President Donald Trump on Thursday suggested using the death penalty on drug dealers to address the opioid epidemic, equating providing lethal drugs with murder.
"We have pushers and drugs dealers, they are killing hundreds and hundreds of people," Trump said at a White House summit on opioid abuse. "If you shoot one person, they give you life, they give you the death penalty. These people can kill two thousands, three thousand people and nothing happens to them."
Trump said countries that impose the death penalty on drug dealers have a better record than the United States in combating substance abuse.
"Some countries have a very, very tough penalty — the ultimate penalty — and by the way, they have much less of a drug problem than we do," he said.
The remarks follow media reports earlier this week that Trump has privately praised countries like Singapore that mandate the death penalty for drug traffickers, arguing a softer approach to substance abuse won't be successful.
The remarks are likely to rankle administration critics who have urged the White House to focus on the public health component of the opioid crisis.
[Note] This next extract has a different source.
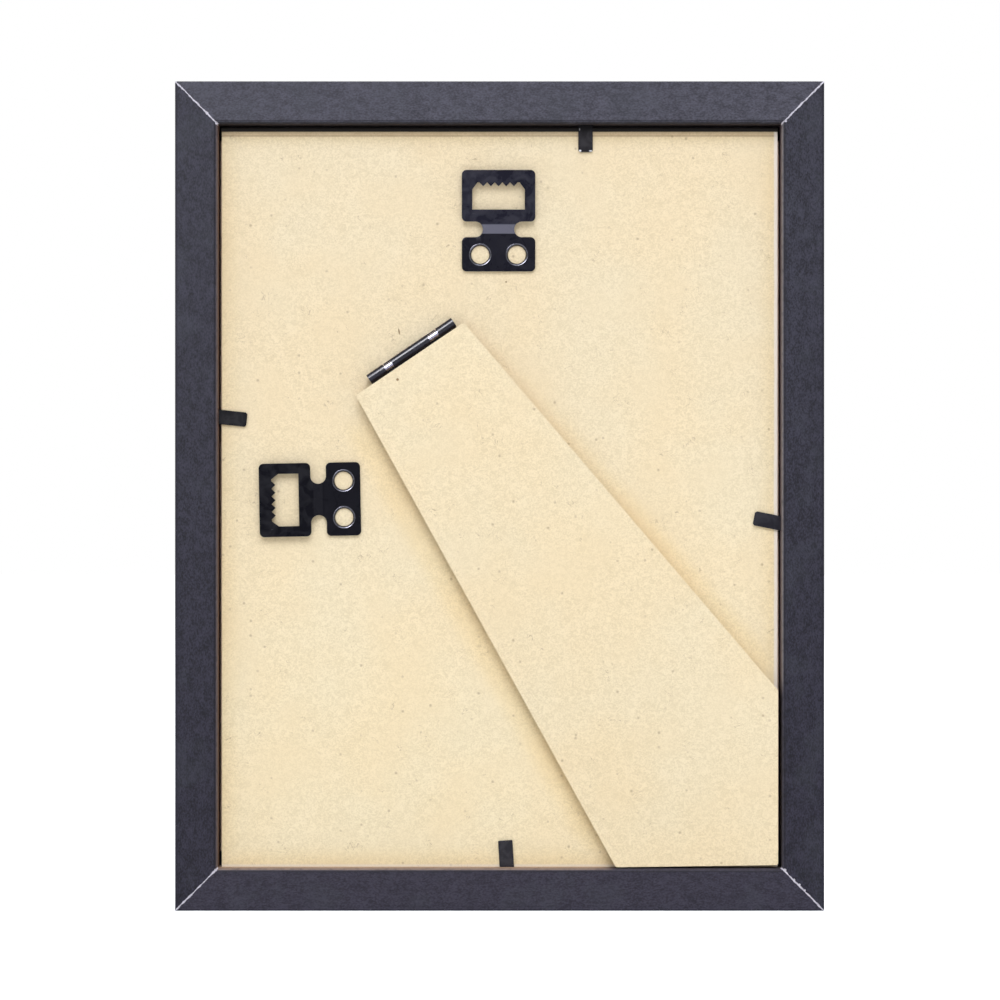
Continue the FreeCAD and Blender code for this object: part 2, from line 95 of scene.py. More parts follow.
class Shader:
    """A material and its node tree, with a short call for each kind of node.

    Places are in the object's own space, in metres, and noise scales are per metre."""

    def __init__(self, name):
        self.material = bpy.data.materials.new(name)
        self.material.use_nodes = True
        self.tree = self.material.node_tree
        self.surface = self.tree.nodes["Principled BSDF"]
        self.places = self.add("ShaderNodeTexCoord")
        self.at = self.places.outputs["Object"]

    def put(self, socket, value):
        if isinstance(value, bpy.types.NodeSocket):
            self.tree.links.new(value, socket)
        else:
            socket.default_value = value

    def add(self, kind, **inputs):
        made = self.tree.nodes.new(kind)
        for name, value in inputs.items():
            self.put(made.inputs[name.replace("_", " ")], value)
        return made

    def set(self, **inputs):
        for name, value in inputs.items():
            self.put(self.surface.inputs[name.replace("_", " ")], value)

    def math(self, operation, first, second=0.0):
        made = self.tree.nodes.new("ShaderNodeMath")
        made.operation = operation
        self.put(made.inputs[0], first)
        self.put(made.inputs[1], second)
        return made.outputs[0]

    def split(self, vector):
        return self.add("ShaderNodeSeparateXYZ", Vector=vector).outputs

    def apart(self, first, second):
        """Distance between two values."""
        return self.math("ABSOLUTE", self.math("SUBTRACT", first, second))

    def facing(self):
        """One where the surface faces straight back or straight to the front, zero on its sides."""
        return self.math("ABSOLUTE", self.split(self.places.outputs["Normal"])[1])

    def stretched(self, x, y, z):
        """Places with each axis times its factor, so that a pattern grows long where the factor is small."""
        made = self.add("ShaderNodeVectorMath")
        made.operation = "MULTIPLY"
        self.put(made.inputs[0], self.at)
        made.inputs[1].default_value = (x, y, z)
        return made.outputs[0]

    def noise(self, scale, detail=2.0, roughness=0.5, distortion=0.0, at=None):
        made = self.add("ShaderNodeTexNoise", Vector=at or self.at, Scale=scale, Detail=detail,
                        Roughness=roughness, Distortion=distortion)
        return made.outputs["Fac"]

    def cells(self, scale):
        """Distance to the nearest of scattered points, and a draw of its own for each point."""
        made = self.add("ShaderNodeTexVoronoi", Vector=self.at, Scale=scale)
        draw = self.split(made.outputs["Color"])
        return made.outputs["Distance"], draw[0]

    def ramp(self, value, low, high, start=0.0, end=1.0):
        """Smooth rise from start to end while the value goes from low to high."""
        made = self.tree.nodes.new("ShaderNodeMapRange")
        made.interpolation_type = "SMOOTHSTEP"
        for name, given in (("Value", value), ("From Min", low), ("From Max", high),
                            ("To Min", start), ("To Max", end)):
            self.put(made.inputs[name], given)
        return made.outputs[0]

    def fall(self, value, low, high):
        """Smooth fall from one to zero while the value goes from low to high."""
        return self.ramp(value, low, high, 1.0, 0.0)

    def weigh(self, first, share, second, other):
        """Sum of two values, each times its share."""
        return self.math("ADD", self.math("MULTIPLY", first, share), self.math("MULTIPLY", second, other))

    def wander(self, scale, swing):
        """Noise on both sides of zero, with its full swing given."""
        return self.math("MULTIPLY", self.math("SUBTRACT", self.noise(scale), 0.5), swing)

    def mix(self, share, first, second):
        made = self.tree.nodes.new("ShaderNodeMix")
        made.data_type = "RGBA"
        self.put(made.inputs[0], share)
        self.put(made.inputs[6], first)
        self.put(made.inputs[7], second)
        return made.outputs[2]

    def tint(self, base, share, factor):
        """Multiply a colour by a factor in each channel, by the given share."""
        made = self.tree.nodes.new("ShaderNodeMix")
        made.data_type = "RGBA"
        made.blend_type = "MULTIPLY"
        self.put(made.inputs[0], share)
        self.put(made.inputs[6], base)
        self.put(made.inputs[7], factor)
        return made.outputs[2]

    def bump(self, height, distance, strength):
        made = self.add("ShaderNodeBump", Strength=strength, Distance=distance, Height=height)
        self.set(Normal=made.outputs[0])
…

The president's remarks did not touch on health approaches like providing additional funding for treatment.
Trump also said his administration will unveil new policies to address the crisis over the next few weeks but did not provide any details, simply stating they would be "very, very strong."
He expressed support for going after pharmaceutical companies and distributors that supply prescription painkillers for their role in the crisis.
Attorney General Jeff Sessions said this week that the Justice Department will file a statement of interest in litigation that includes hundreds of lawsuits by states and localities against opioid manufacturers and distributors.
The Justice Department will argue that the federal government has borne substantial costs due to the opioid epidemic and should be reimbursed for health programs and law enforcement efforts to combat the crisis.
Cities, counties and states are seeking to recover the costs associated with providing treatment and public safety, by targeting companies that they allege used false, deceptive or unfair marketing practices for prescription opioids.
Sessions also said the federal government is studying the possibility of initiating its own opioid litigation.
The federal government previously went after many opioid-makers in court a decade ago, with companies like Purdue Pharma pleading guilty to misleading regulators, doctors and patients about the drugs' risks of addiction and abuse.